GLANVILLE: Tell us about the experimental preparation for the work that you have done with some of the surface treatments?

VAN DYKE: The biggest task was building the experimental set up. We had to create a micro channel heat exchanger. We ran ice water through it while running a Peltier heater in reverse; fabricating the materials was quite the process. So far, I personally have not made one of the mixed surfaces. Those have all been Professor Betz. I have been making the plain hydrophobic slides. We take glass slides and we coat them in a 1% OTS to toluene mixture, for about 15 minutes then remove the material with chloroform.

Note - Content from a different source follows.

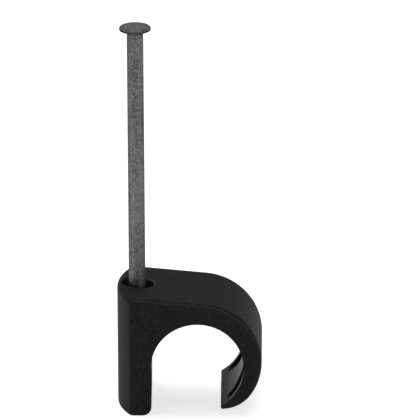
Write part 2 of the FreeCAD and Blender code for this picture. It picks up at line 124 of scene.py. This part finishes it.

GLANVILLE: Working through your upper division classes and particularly looking forward to the modeling side of things, how has those classes aided you in understanding this work and in turn your class material?

VAN DYKE: Heat Transfer actually worked in reverse, my research helped me understand the course. Aside from that, my undergraduate courses; thermodynamics, machine design and working with heavy machinery in our ISME class has been crucial. It was a lab where we learned machine code and fabricated our own bench vice. Also, being a math major has helped me understand the modeling better.

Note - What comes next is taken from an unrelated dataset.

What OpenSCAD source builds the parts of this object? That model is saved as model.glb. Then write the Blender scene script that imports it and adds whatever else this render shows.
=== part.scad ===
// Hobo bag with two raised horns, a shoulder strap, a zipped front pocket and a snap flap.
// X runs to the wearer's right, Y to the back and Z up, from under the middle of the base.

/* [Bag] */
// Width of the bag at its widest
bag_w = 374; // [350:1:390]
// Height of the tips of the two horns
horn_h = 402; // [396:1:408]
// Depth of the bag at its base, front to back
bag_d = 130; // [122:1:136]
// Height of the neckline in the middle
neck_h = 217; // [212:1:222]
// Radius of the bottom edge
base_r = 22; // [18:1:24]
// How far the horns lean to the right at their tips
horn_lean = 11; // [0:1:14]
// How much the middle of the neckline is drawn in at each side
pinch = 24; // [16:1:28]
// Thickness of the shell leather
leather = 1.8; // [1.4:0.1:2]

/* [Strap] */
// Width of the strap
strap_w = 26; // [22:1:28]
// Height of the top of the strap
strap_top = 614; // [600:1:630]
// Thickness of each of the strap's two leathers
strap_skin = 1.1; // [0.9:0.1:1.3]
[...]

GLANVILLE: Do you see this work benefiting the marketplace?

VAN DYKE: The biggest one that I see is the aircraft industry. In the past 15 years, there have been over 70 airplane crashes that have been caused due to frost build up. Although they are smaller scale planes typically, it has a big effect; it decreases the lift and increases the drag, the planes stall. If we can prove that these layers do in fact, at least, create a thinner and easier removed frost growth or even mitigate it, then we can integrate that into the design of the wings. Then hopefully, that will decrease crashes, and the same applies pretty much to all of the other systems; decrease the frost growth for specific hydrophobic and hydrophilic surfaces. Refrigeration systems is also major because of the major decrease in efficiency frost creates.

GLANVILLE: Have you spoken with an aviation companies or aeronautic experts?

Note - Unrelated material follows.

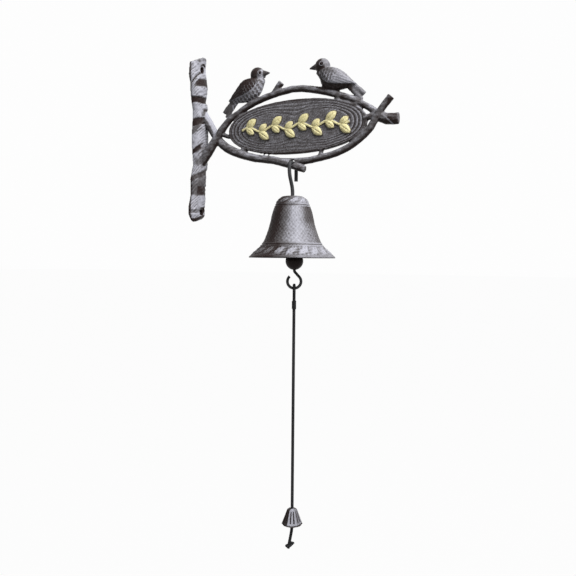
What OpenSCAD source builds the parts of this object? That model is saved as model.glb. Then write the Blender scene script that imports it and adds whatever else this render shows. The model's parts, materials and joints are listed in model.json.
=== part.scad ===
// Cast-iron wall bell with a branch bracket and a pull cord.
// Frame: the origin lies on the wall, midway between the two screw holes.
// +X points out of the wall along the sign, +Z is up and -Y is the front of the sign.

/* [Log] */
// Distance between the two screw holes
screw_pitch = 148; // [142:1:156]
// Diameter of each screw hole
screw_d = 5; // [4:0.5:6]
// Diameter of the flat seat round each screw hole
seat_d = 10; // [9:0.5:12]
// Height of the screw seats above the wall
seat_h = 5.6; // [5:0.2:6.4]
// Length of log beyond each screw hole
log_over = 9.5; // [8:0.5:12]
// Width of the log at its widest
log_w = 31; // [28:1:34]
// How far the log stands out from the wall
log_t = 10; // [9:0.5:12]
// Rise of the slanting ends for each millimetre across the log
log_slant = 0.45; // [0.3:0.05:0.6]

/* [Sign] */
// Distance from the wall to the middle of the wood slice
slice_x = 113; // [110:1:118]
// Height of the slice's middle above the screw holes' middle
slice_z = 6.5; // [4:0.5:10]
// Length of the wood slice
slice_l = 147; // [140:1:152]
// Height of the wood slice
slice_h = 52.5; // [50:0.5:56]
// Thickness of the wood slice
slice_t = 5; // [4:0.5:6]
// Depth of the growth rings cut into both faces
ring_deep = 0.5; // [0.3:0.1:0.8]
// Length of the raised sprig
sprig_l = 114; // [100:1:120]
// Height of the raised sprig
sprig_h = 20; // [16:0.5:22]
// How far the sprig stands proud of each face
sprig_t = 1.2; // [0.8:0.1:1.6]

/* [Branches] */
// Distance from the slice's middle to the cut end of the thick branch
stub_reach = 103.4; // [102:0.5:108]
// Thickness of the arch branch over the slice
arch_d = 6.8; // [6:0.2:8]
// Thickness of the branch that rises from the log to the hook hole
root_d = 8; // [7.2:0.2:8.6]
// Thickness of the branch under the right half of the slice
bow_d = 6.8; // [6:0.2:7.4]
// How far crossing branches lie in front of or behind the sign's middle plane
weave = 1.6; // [1:0.2:2]

/* [Birds] */
// Length of each bird from its beak to the end of its tail
bird_l = 54; // [48:1:58]

/* [Hook] */
// Diameter of the hook's wire
wire_d = 3.6; // [3.2:0.2:4]
// Diameter of the hook hole through the crossing branches
hook_hole_d = 5.4; // [5:0.2:5.8]
// Distance from the slice's lower edge down to the hook hole's middle
hole_drop = 8.1; // [7.5:0.1:8.7]
// Distance between the hook's two legs
leg_gap = 16; // [15.5:0.5:18]
// Length of the short rear leg below the crest
short_leg = 17; // [14:0.5:20]
// Distance from the hook hole's middle down to the bell's crown
bell_drop = 33; // [30:0.5:38]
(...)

VAN DYKE: Professor Betz has shared our research findings with potential stakeholders at various conferences. They all think it is cutting edge, necessary research and are very supportive of the work.

GLANVILLE: Do you expect that in order to simulate those conditions at some point you will have to use a wind tunnel?

VAN DYKE: There is a wind tunnel at KSU that we will be able to use for model flight simulation through the aero department.

GLANVILLE: In reaching out to the aero department, have you found any other collaborative opportunities around your research?

VAN DYKE: One of the main struggles is figuring out how to measure the density of the underlying frost layer. At KSU, we have a working nuclear reactor, and so we were thinking about using the Gamma rays, that it pulses out, to get the density. If not, then our mathematics department has a good digital image processing professor who we might be able to work with. We also went interdepartmental to use a SMART Lab.

GLANVILLE: Do you find yourself looking to specialize as you continue in your academic program?

VAN DYKE: I am hoping to specialize in heat transfer at a micro Nano scale. I also find the natural gas industry fascinating.

GLANVILLE: What’s next for you?

VAN DYKE: If I do not pursue a Ph.D., I hope to aid in improving the technique that we use for Shale Gas extraction and promote the natural gas industry. But right now, I am focusing on my Master’s thesis and this frost research. It’s relatively in its infancy--- and I would like to, at least, be a part of developing an overall theory or even just the model. Hopefully, applying the concept to other surfaces and being able to say ‘yes’ frost will form this way on this surface under these conditions.